To illustrate his point, the Middle Eastern investor said that when he was preparing to take his fligt to Jakarta, his wife asked him "what for?", indicating her ignorance about Indonesia.

But not long after he had arrived in Jakarta, the Middle Eastern businessmen called his wife and asked her to come to Jakara telling her that "shopping malls here are not second to those in the US or Europe."
"So, this little story shows that people in the Middle East really do not know much about Indonesia," the minister who is vice chair of the World Islamic Economic Forum said.

He therefore hoped the holding of the World Islamic Economic Forum in Jakarta would enable Middle Eastern investors to know Indonesia better and make them interested in investing in the country.

Djalil hoped the forum would not only lead to the conclusion of investment cooperation agreements but also the implementation of the accords.

Another vice chair of the meeting, Tanri Abeng, shared Djalil's view that Indonesia was being insufficiently promoted in the Middle East.

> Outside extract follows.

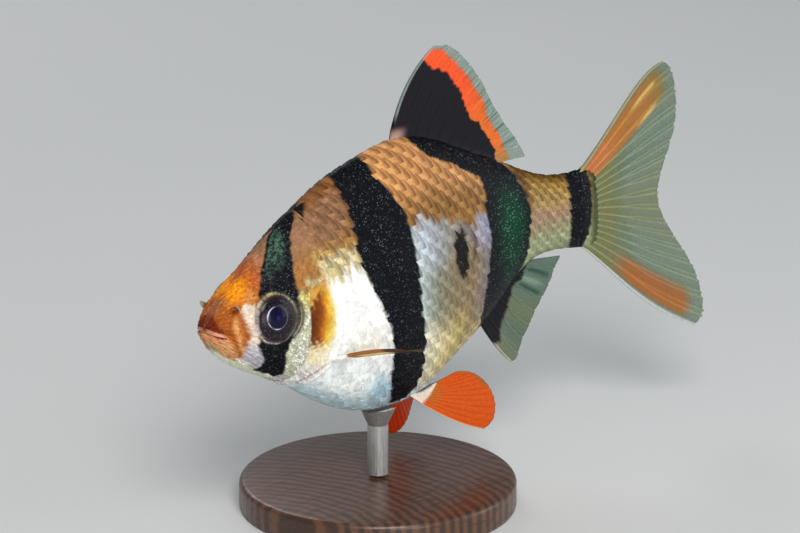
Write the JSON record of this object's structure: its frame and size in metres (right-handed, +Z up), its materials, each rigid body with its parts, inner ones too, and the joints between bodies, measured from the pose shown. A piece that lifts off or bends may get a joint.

Therefore, the forum's organizers would take the opportunity of the presence of Middle Eastern businessmen at the forum to promote Indonesia.

"At the end of the meeting on March 4, we will stage an exhibition on Indonesia to promote all of the country's potentials. The forum is a good opportunity, because it is being attended by more delegates than the previous forum in Malaysia and more than hall of them are from the Middle East," Abeng said.

The greater number of delegates also meant that Middle Eastern investors had begun to become more interested in Indonesia, he said. "Never before has the number of delegates to the forum exceeded one thousand," he said.

He said now was the opportunity for Indonesia to attract foreign investors. "They used to look to the US and Europe attracted by investment opportunities in the financial sector but now that the West is in crisis they turn to the East," he said.

He said investment in Eastern countries would not be the same as in the West. "In Eastern countries, investment will go more into the real sector while in the West it was more in the financial sector. This means an opportunity for us as we have a huge investment potential in the real sector," he said.

Meanwhile, the chairman of the South African Chamber of Commerce and Industry, Ibrahim E Patel, said the forum in Jakarta as an important opportunity for investors to know more about Moslem countries.

"Here we will formulate substantive platforms that stress cooperation among partners. We know that trade knows no geographic, political, religious or racial boundaries," he said.